The problem is, zombie pets are scary until they’re not. Watching Zowie lumber around like a dollar-store Cujo with mange is about as terrifying as watching a Roomba knock over your furniture. When he finally mauls someone, it feels less like horror and more like karmic justice—because if you’re dumb enough to stand near a clearly possessed dog, Darwin probably had your number.
Clancy Brown Saves the Day (By Being Completely Nuts)
If there’s one reason to watch this movie, it’s Clancy Brown. Not because he’s good—God no, subtlety died the second he walked on screen—but because he’s so gleefully unhinged that the film briefly comes alive. As Gus, the abusive stepdad turned undead town psycho, he struts around in various stages of decomposition, skinning rabbits at the dinner table, molesting his wife, and cracking one-liners like a reanimated Rodney Dangerfield.
It’s both disgusting and hilarious. He’s the kind of villain who makes you want to take a shower and then send him a thank-you card for at least trying to make this mess entertaining. Without him, Pet Sematary Two would just be Edward Furlong staring wistfully at his shoelaces while Anthony Edwards looks like he’s trying to remember if his agent still takes calls.
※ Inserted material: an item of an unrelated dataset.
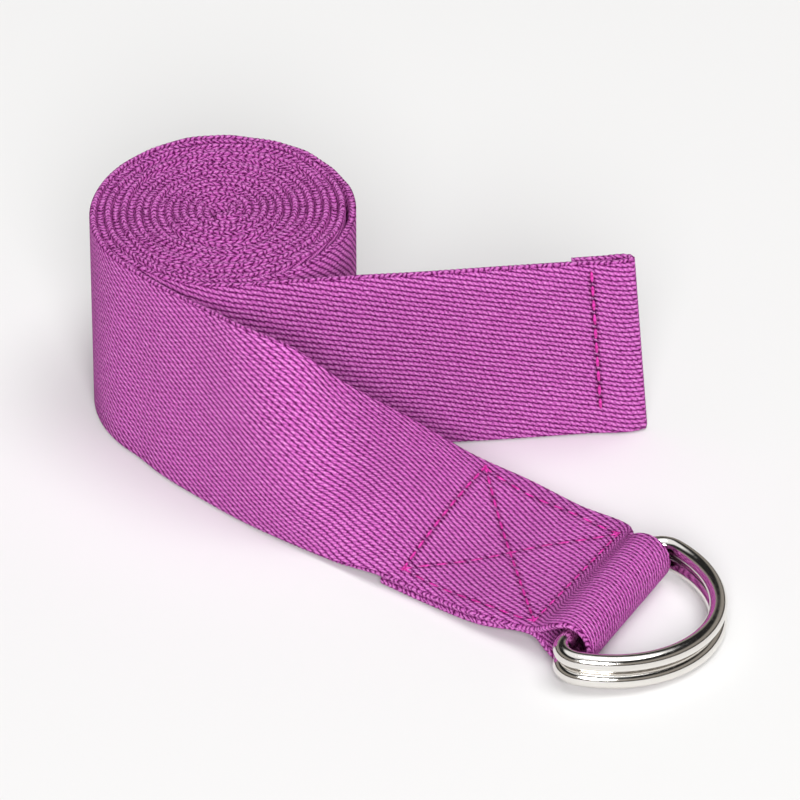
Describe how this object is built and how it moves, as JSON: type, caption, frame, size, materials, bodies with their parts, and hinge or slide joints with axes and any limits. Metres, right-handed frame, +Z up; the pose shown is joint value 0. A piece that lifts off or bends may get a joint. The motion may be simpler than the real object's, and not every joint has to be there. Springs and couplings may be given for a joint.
{
  "type": "stretching strap",
  "caption": "Rolled cotton webbing exercise strap with a sewn loop that holds stacked metal D-rings at one end and a hemmed free end.",
  "frame": {"origin": "on the floor, under the middle of the roll", "axes": "+X is the way the D-rings point from the loop, +Z is up, +Y is to the left of +X"},
  "size_m": [0.141, 0.084, 0.0381],
  "materials": {
    "webbing": "cotton twill webbing",
    "ring_metal": "polished nickel plate",
    "thread": "spun polyester sewing thread"
  },
  "bodies": {
    "strap": {"webbing_roll": "webbing", "webbing_ring_end": "webbing", "webbing_flap": "webbing", "webbing_loop": "webbing", "webbing_free_end": "webbing", "webbing_hem": "webbing", "box_stitch": "thread", "hem_stitch": "thread"},
    "lower_ring": {"d_ring_lower": "ring_metal"},
    "upper_ring": {"d_ring_upper": "ring_metal"}
  },
  "joints": [
    {"name": "rings_swing", "type": "hinge", "parent": "strap", "child": "lower_ring", "pos_m": [0.09558, -0.036, 0.0046], "axis": [0.0436, -0.999, 0], "range_deg": [-95, 95]},
    {"name": "rings_open", "type": "hinge", "parent": "lower_ring", "child": "upper_ring", "pos_m": [0.09558, -0.036, 0.0062], "axis": [0.0436, -0.999, 0], "range_deg": [0, 45]}
  ]
}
The Plot… If You Can Call It That
The movie claims to have a plot. Technically, things happen: a mother dies, a father and son move to Ludlow (because apparently no one in King’s Maine has ever heard of Zillow), kids resurrect pets, then adults, then more kids, and suddenly the graveyard is less a sacred Miꞌkmaq burial ground and more of a punch card system. “Bury five, get the sixth resurrection free!”
The big emotional core is supposed to be Jeff (Furlong) trying to resurrect his dead mom. But it’s hard to take seriously when Mom comes back looking like she’s fresh off a Tales from the Crypt audition and immediately starts stabbing housekeepers and shrieking about family togetherness. Instead of heartbreak, we get a weird family counseling session in Hell’s waiting room.
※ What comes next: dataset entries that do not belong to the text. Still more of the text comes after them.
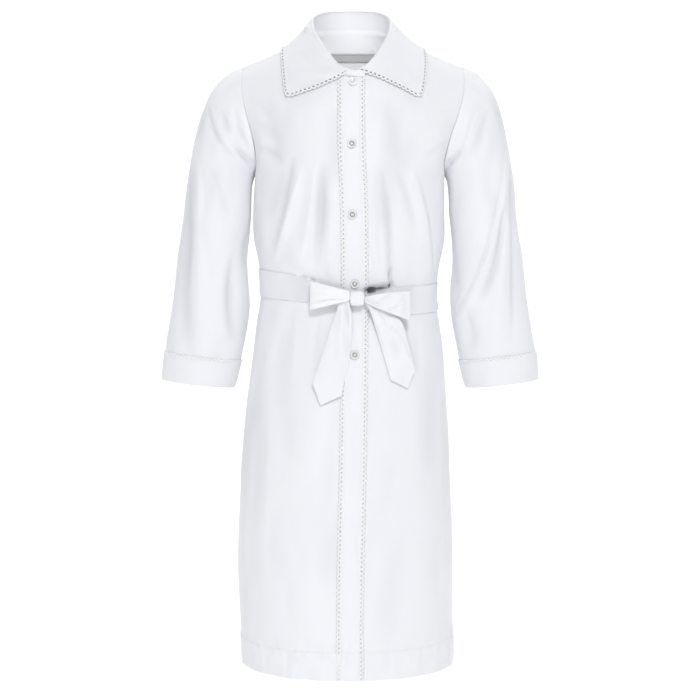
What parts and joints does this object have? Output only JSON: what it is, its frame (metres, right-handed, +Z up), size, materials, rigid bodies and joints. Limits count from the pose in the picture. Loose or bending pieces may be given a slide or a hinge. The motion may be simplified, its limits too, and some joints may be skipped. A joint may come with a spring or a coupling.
{
  "type": "kittel",
  "caption": "White buttoned robe with fold-over collar, lace trimming, long cuffed sleeves and a tied sash, filled out as worn.",
  "frame": {"origin": "between the two shoulder points at the neck, where the wearer's shoulders carry the robe", "axes": "+Z up along the robe, +X to the right as seen from the front, +Y towards the back"},
  "size_m": [0.665, 0.2961, 1.1494],
  "materials": {
    "cloth": "smooth white cloth with a slight satin sheen",
    "lace": "narrow white scalloped lace",
    "tape": "plain grey woven tape",
    "pearl": "pearly white button with a raised rim"
  },
  "bodies": {
    "root": {"front_left": "cloth", "front_right": "cloth", "back": "cloth", "sleeve_left": "cloth", "sleeve_right": "cloth", "cuff_left": "cloth", "cuff_right": "cloth", "bow_loop_left": "cloth", "bow_loop_right": "cloth", "bow_tail_left": "cloth", "bow_tail_right": "cloth", "collar_stand": "cloth", "collar": "cloth", "placket": "cloth", "sash_band": "cloth", "bow_knot": "cloth", "neck_facing": "cloth", "cuff_lace_left": "lace", "cuff_lace_right": "lace", "placket_lace_left": "lace", "placket_lace_right": "lace", "collar_lace": "lace", "neck_tape": "tape", "button_1": "pearl", "button_2": "pearl", "button_3": "pearl", "button_4": "pearl", "button_5": "pearl"}
  },
  "joints": []
}
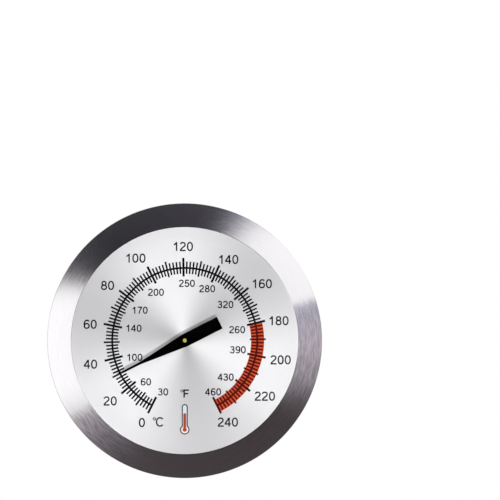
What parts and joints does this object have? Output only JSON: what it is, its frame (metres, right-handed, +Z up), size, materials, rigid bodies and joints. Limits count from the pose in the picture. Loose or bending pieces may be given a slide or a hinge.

By the finale—where houses are on fire, kids are fighting zombies with live wires, and Renee screams “Dead is better!” like a karaoke singer who’s lost her mind—it feels like the film has become a parody of itself. If that was the intent, bravo. If not, someone should probably apologize to Stephen King.
Gore, Gags, and Giggles
There’s gore aplenty—rabbit-skinning, kitten-killing, and a kid almost getting his nose chopped off with a bicycle wheel. But it’s all delivered with such heavy-handed absurdity that you’re more likely to laugh than recoil. Watching Clancy Brown stick firecrackers in his pants before exploding in the graveyard is the kind of scene that makes you wonder if the director was trying to make National Lampoon’s Undead Vacation.
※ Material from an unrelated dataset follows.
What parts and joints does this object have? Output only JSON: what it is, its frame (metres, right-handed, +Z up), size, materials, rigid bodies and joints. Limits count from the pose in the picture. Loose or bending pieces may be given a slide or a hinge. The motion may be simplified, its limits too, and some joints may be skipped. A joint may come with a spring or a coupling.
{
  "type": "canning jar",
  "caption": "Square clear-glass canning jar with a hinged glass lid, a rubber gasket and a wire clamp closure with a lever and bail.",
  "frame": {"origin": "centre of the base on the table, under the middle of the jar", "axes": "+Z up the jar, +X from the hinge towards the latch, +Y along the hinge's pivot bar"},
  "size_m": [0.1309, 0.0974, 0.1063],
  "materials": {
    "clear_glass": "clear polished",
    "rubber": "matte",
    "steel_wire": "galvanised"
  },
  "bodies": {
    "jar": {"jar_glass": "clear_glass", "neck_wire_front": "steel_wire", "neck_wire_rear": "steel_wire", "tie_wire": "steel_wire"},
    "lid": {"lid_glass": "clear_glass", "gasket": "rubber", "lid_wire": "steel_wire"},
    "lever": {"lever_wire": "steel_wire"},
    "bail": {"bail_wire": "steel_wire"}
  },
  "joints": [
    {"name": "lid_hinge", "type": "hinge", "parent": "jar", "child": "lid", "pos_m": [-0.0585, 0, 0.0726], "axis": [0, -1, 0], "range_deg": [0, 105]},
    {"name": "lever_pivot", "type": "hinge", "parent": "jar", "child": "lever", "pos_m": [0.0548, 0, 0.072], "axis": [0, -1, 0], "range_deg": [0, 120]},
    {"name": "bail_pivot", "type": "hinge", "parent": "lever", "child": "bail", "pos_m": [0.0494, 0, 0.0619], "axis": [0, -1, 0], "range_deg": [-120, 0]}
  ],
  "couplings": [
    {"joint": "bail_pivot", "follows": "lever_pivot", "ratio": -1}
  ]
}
The special effects are occasionally effective—Renee’s makeup in the final act is genuinely grotesque—but most of the time it looks like Spirit Halloween donated the costumes after a clearance sale.
The Real Horror: This Got Made
The true terror of Pet Sematary Two isn’t the undead. It’s the knowledge that Paramount greenlit this, put it in theaters, and made nearly $20 million off people who didn’t know any better. This is the kind of sequel that makes you rethink democracy: if enough people paid money to see this, maybe humanity really doesn’t deserve to survive.
Mary Lambert, who directed the first film with eerie gothic weight, returned for the sequel and promptly forgot everything that worked the first time. Instead of atmosphere and grief, she served up camp and cackles. It’s like watching someone who once painted a haunting portrait decide, “Screw it, finger painting with ketchup will do.”
Final Verdict: Pet Sematary Too Much
In the end, Pet Sematary Two is less a horror movie and more an accidental comedy about the dangers of recycling. It recycles the premise, the scares, and even the moral (“dead is better”) but delivers them with all the grace of a zombie dog tripping over its own intestines.
If you want genuine horror, rewatch the original. If you want to laugh at the sight of Clancy Brown deep-frying his own sanity, this might be the so-bad-it’s-good treat you didn’t know you needed. But don’t expect dread, tragedy, or Stephen King-level storytelling. Expect Edward Furlong, sulking through puberty, and a bunch of corpses who deserved a better sequel.
Because in the end, Pet Sematary Two proves one thing: sometimes dead franchises really are better.